↓↓↓

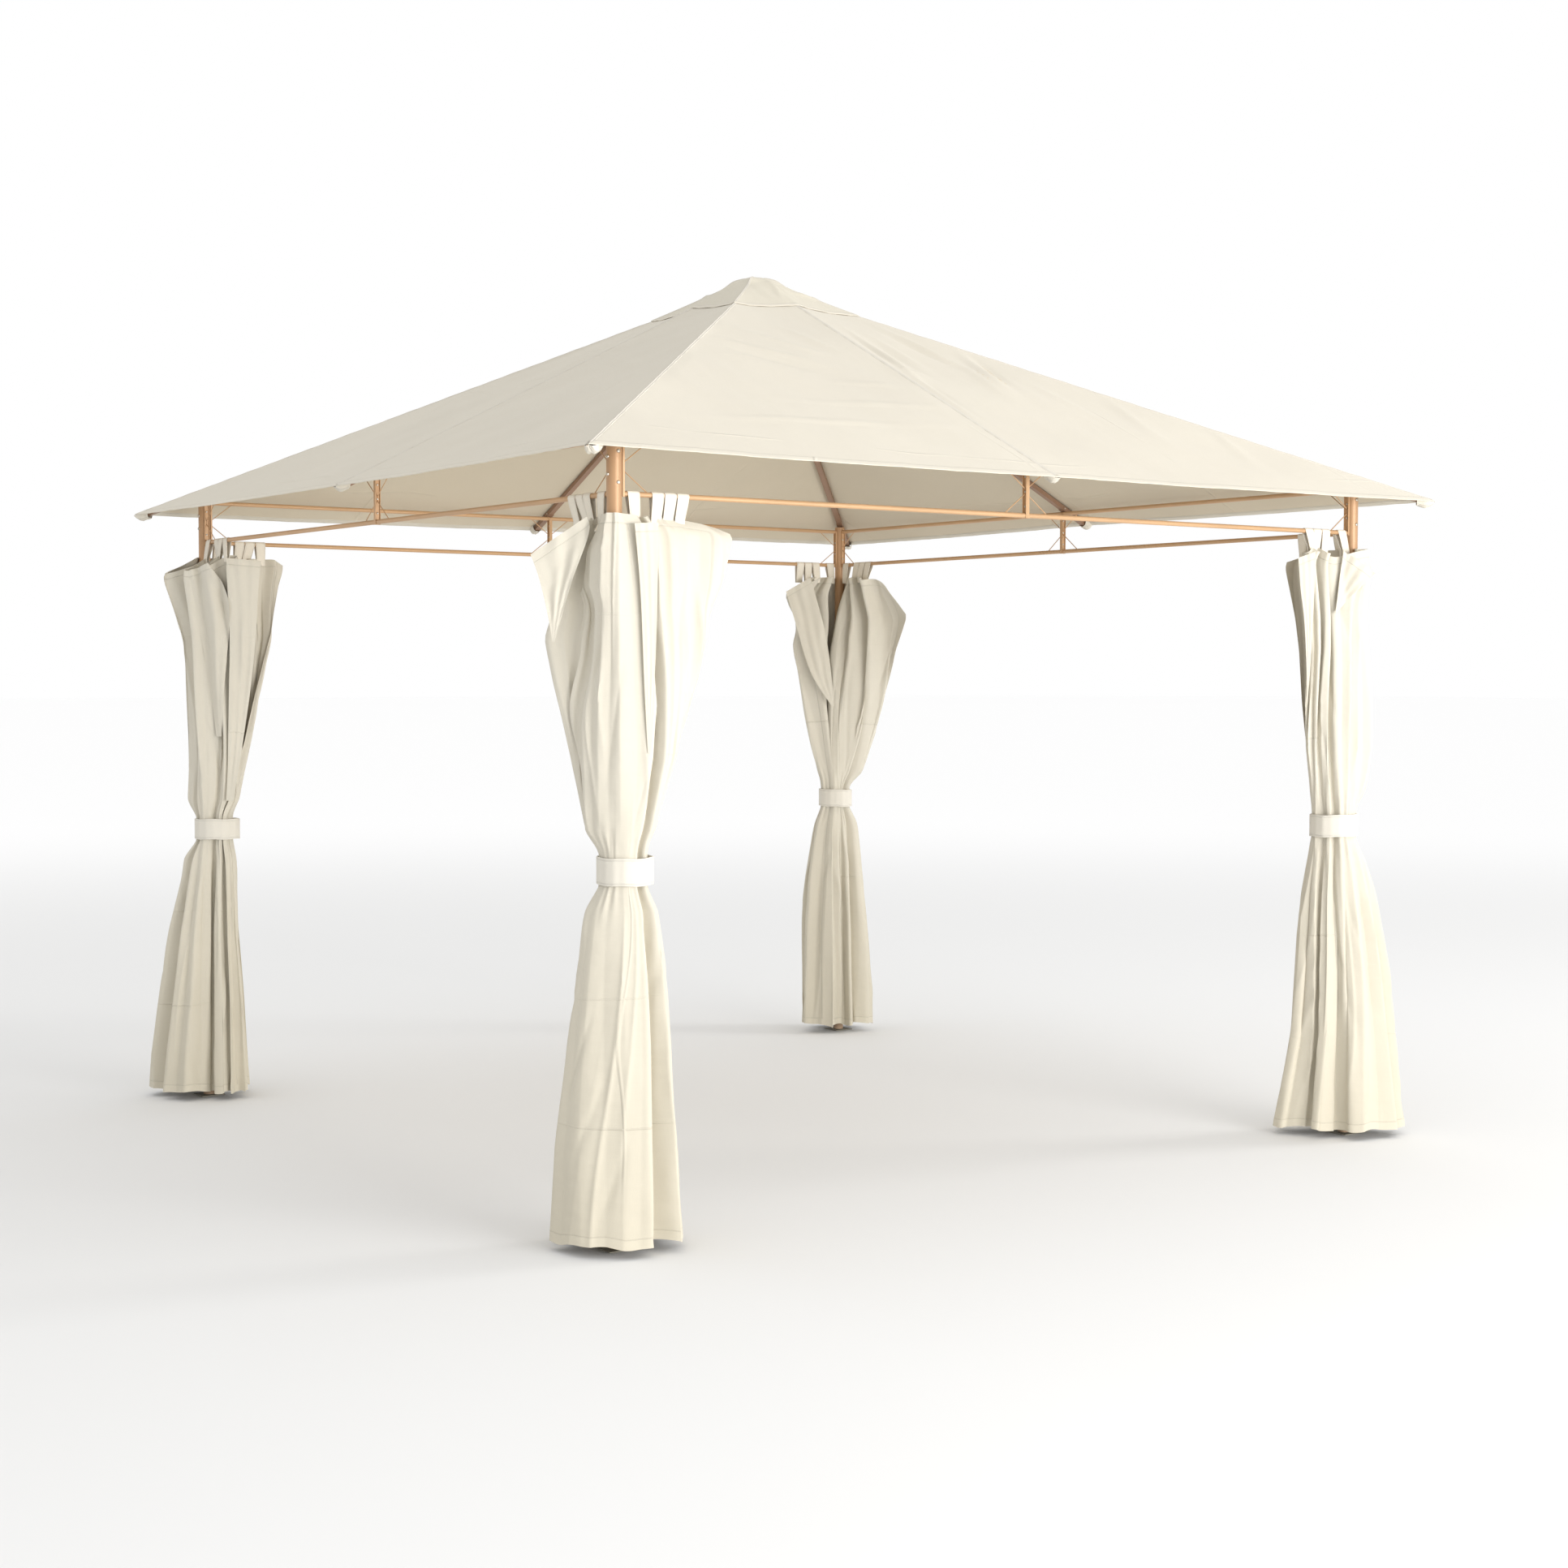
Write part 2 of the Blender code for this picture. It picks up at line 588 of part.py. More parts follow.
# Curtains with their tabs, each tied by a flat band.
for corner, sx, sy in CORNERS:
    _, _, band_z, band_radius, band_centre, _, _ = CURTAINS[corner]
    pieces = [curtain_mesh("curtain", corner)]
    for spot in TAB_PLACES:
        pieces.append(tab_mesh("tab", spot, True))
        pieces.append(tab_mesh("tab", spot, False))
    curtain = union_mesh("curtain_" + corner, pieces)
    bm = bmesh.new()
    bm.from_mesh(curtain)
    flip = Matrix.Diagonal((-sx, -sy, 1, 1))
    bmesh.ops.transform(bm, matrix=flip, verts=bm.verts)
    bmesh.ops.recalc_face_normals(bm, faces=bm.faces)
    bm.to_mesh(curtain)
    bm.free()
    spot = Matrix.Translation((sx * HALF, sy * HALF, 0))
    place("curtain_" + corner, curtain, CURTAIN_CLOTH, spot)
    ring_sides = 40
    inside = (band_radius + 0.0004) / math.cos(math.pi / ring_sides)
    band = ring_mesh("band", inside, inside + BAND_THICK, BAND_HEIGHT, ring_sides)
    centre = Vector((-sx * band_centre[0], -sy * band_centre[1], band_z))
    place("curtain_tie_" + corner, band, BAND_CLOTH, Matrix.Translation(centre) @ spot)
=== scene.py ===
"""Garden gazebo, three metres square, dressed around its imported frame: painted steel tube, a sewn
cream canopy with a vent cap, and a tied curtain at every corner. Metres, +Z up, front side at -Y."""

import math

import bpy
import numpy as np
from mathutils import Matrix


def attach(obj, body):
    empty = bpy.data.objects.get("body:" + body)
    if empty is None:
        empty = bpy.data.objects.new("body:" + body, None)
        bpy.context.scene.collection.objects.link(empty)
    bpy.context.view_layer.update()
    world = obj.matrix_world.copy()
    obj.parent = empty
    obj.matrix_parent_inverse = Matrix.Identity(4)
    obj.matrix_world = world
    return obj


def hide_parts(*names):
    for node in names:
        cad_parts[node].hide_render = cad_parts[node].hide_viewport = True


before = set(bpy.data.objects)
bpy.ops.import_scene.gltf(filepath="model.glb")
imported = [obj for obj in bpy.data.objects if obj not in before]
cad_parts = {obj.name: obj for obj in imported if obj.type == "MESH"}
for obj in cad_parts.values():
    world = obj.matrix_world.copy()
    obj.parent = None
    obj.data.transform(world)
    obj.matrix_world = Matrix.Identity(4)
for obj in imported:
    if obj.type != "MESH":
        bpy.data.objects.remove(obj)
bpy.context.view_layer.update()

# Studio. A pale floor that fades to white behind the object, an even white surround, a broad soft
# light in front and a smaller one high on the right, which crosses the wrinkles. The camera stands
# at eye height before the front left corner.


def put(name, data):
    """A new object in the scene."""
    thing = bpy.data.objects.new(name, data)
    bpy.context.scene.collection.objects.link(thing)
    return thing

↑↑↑
↓↓↓

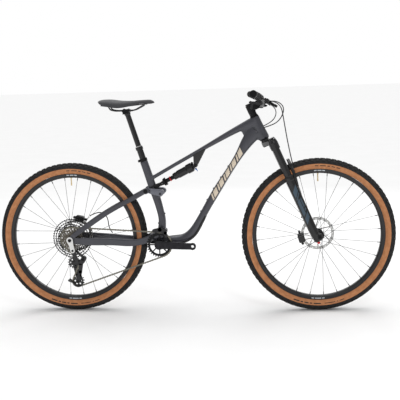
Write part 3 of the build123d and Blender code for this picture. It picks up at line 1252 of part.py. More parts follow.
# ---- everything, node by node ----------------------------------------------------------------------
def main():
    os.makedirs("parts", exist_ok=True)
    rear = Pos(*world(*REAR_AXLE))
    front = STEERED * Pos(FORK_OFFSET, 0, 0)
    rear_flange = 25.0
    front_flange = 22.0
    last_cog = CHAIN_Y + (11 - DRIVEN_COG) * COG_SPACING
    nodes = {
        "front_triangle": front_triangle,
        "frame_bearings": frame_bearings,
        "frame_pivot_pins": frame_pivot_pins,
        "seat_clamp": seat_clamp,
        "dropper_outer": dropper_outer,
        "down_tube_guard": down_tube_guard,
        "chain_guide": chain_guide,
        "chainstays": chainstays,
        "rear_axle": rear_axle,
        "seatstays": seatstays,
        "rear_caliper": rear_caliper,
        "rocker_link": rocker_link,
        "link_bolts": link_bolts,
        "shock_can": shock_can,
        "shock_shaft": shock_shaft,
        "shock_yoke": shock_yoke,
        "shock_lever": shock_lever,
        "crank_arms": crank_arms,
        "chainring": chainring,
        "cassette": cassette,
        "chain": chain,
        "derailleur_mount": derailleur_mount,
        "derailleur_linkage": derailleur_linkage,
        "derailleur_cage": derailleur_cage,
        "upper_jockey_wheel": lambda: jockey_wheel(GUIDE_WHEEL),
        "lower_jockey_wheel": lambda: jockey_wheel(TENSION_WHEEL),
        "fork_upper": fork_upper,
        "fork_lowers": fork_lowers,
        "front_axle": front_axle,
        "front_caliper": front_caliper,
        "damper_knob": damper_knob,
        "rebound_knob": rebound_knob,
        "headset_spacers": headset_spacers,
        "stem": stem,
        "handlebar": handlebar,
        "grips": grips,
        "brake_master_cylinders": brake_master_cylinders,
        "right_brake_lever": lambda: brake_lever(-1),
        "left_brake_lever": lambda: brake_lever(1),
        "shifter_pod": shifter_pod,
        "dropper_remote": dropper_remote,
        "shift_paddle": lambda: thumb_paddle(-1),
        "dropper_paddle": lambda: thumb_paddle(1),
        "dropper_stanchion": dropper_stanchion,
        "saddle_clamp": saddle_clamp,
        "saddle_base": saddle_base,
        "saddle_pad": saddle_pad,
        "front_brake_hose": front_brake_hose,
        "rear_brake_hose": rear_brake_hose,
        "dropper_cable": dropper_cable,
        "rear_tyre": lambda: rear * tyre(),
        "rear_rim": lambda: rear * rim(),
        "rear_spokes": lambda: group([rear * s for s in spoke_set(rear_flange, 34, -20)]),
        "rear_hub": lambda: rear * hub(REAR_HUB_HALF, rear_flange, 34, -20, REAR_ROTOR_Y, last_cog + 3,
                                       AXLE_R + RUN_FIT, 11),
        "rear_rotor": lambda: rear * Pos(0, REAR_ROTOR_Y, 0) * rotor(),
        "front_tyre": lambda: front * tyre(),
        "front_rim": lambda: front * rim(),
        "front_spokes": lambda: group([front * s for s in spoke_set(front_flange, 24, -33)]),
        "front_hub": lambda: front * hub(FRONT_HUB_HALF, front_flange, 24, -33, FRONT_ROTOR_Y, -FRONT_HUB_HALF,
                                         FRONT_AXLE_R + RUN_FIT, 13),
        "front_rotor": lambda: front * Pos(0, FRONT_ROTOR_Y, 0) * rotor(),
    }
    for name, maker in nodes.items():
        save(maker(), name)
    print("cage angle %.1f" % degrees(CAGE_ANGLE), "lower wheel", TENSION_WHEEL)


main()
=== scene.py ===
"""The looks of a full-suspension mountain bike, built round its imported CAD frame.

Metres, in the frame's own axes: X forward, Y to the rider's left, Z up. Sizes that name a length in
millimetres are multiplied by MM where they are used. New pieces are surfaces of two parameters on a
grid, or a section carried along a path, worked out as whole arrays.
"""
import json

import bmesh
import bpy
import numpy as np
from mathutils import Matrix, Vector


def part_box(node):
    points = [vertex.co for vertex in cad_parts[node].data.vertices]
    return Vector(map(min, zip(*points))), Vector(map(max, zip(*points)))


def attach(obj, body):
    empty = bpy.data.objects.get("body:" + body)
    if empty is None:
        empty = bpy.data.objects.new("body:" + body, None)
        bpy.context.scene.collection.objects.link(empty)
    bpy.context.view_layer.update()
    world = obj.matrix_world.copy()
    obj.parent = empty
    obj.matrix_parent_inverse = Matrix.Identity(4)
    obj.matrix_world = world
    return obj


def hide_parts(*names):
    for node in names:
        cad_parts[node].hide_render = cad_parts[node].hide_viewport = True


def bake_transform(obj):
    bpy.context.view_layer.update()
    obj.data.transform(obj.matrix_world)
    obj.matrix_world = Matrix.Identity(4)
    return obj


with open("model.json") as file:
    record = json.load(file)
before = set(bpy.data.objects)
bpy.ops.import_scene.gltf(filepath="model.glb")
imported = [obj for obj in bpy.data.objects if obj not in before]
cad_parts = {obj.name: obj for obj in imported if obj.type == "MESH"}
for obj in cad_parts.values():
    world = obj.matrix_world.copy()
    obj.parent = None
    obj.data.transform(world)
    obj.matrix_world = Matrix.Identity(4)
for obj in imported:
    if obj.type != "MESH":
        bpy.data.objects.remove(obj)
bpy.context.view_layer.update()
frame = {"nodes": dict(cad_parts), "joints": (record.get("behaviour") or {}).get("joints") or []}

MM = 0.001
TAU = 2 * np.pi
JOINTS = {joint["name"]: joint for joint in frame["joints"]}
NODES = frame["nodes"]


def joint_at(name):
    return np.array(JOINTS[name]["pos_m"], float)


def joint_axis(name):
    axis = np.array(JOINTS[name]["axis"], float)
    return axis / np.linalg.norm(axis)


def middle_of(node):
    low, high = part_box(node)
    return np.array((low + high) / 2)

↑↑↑

» **Task goal**: Exact duplication is required for the lines above, from the line that contains "for name, maker" to the line that contains "obj.data.transform(obj.matrix_world)", inclusive; omit all others.

» **Finished task**:
    for name, maker in nodes.items():
        save(maker(), name)
    print("cage angle %.1f" % degrees(CAGE_ANGLE), "lower wheel", TENSION_WHEEL)


main()
=== scene.py ===
"""The looks of a full-suspension mountain bike, built round its imported CAD frame.

Metres, in the frame's own axes: X forward, Y to the rider's left, Z up. Sizes that name a length in
millimetres are multiplied by MM where they are used. New pieces are surfaces of two parameters on a
grid, or a section carried along a path, worked out as whole arrays.
"""
import json

import bmesh
import bpy
import numpy as np
from mathutils import Matrix, Vector


def part_box(node):
    points = [vertex.co for vertex in cad_parts[node].data.vertices]
    return Vector(map(min, zip(*points))), Vector(map(max, zip(*points)))


def attach(obj, body):
    empty = bpy.data.objects.get("body:" + body)
    if empty is None:
        empty = bpy.data.objects.new("body:" + body, None)
        bpy.context.scene.collection.objects.link(empty)
    bpy.context.view_layer.update()
    world = obj.matrix_world.copy()
    obj.parent = empty
    obj.matrix_parent_inverse = Matrix.Identity(4)
    obj.matrix_world = world
    return obj


def hide_parts(*names):
    for node in names:
        cad_parts[node].hide_render = cad_parts[node].hide_viewport = True


def bake_transform(obj):
    bpy.context.view_layer.update()
    obj.data.transform(obj.matrix_world)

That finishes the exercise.